I believe that the moral issue -- the right of all Americans, including tobacco companies, to untrammeled free speech and the right to engage in voluntary exchanges of goods and services in the marketplace -- is the most important aspect of the tobacco ad ban debate. However, it is important to point out that the proposed ban would have other highly significant negative effects in addition to those already discussed.

For example, such a ban could negatively affect the health of many smokers. Many tobacco advertisements contain information on the levels of tar and nicotine in their products, thus allowing smokers the opportunity to choose cigarettes with lower levels of these substances if they wish. An ad ban would deny this information to consumers.

Similarly, should a company develop a safer cigarette, a ban would make it almost impossible for them to inform consumers about their product.

An advertising ban would also deny smokers information on the prices of different brands at different locations. This would deprive smokers of the chance to spend their money most effectively. Such a ban would also lessen competition among different brands, leading to a probable increase in tobacco prices. Thus a tobacco ad ban amounts to nothing less than taking money out of the pockets of those adults who have freely chosen to smoke.

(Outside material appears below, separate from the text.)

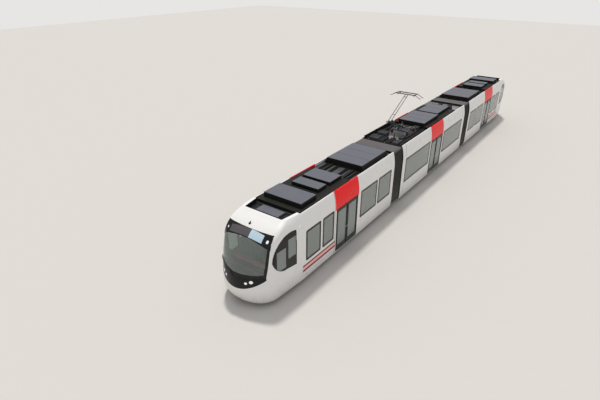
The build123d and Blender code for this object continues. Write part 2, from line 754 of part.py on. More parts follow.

To sum up, a tobacco ad ban is a bad and tyrannical idea. It is a clear and blatant violation of the First Amendment, and an obnoxious government intrusion into private affairs. It sets a profoundly dangerous ominous precedent, and significantly threatens our system of free enterprise. It also would negatively affect the health and finances of adults who choose to smoke.

Those who wish to discourage Americans from smoking have the same First Amendment rights as the tobacco companies. They have the same access to advertising, and they are free to issue statements, to picket, to boycott, to write articles and books, and to use any other peaceful means to try to persuade others of the merits of their position. Indeed, such a lively debate -- such a clash of competing viewpoints -- is in the best spirit of the First Amendment.

However, when smoking opponents advocate the use of government force to restrict the speech and behavior of peaceful individuals, they are assaulting precious values that have made the United States the freest and most prosperous nation in history.

It is ironic that such a massive and precedent-setting act of censorship will be debated in Congress during the 200th anniversary of our constitution. During this anniversary, our freedoms and the documents that preserve them -- including the First Amendment -- will be widely discussed. If we as a nation properly understand and respect those freedoms, there will be no ban on tobacco advertising -- and no other censorship in America.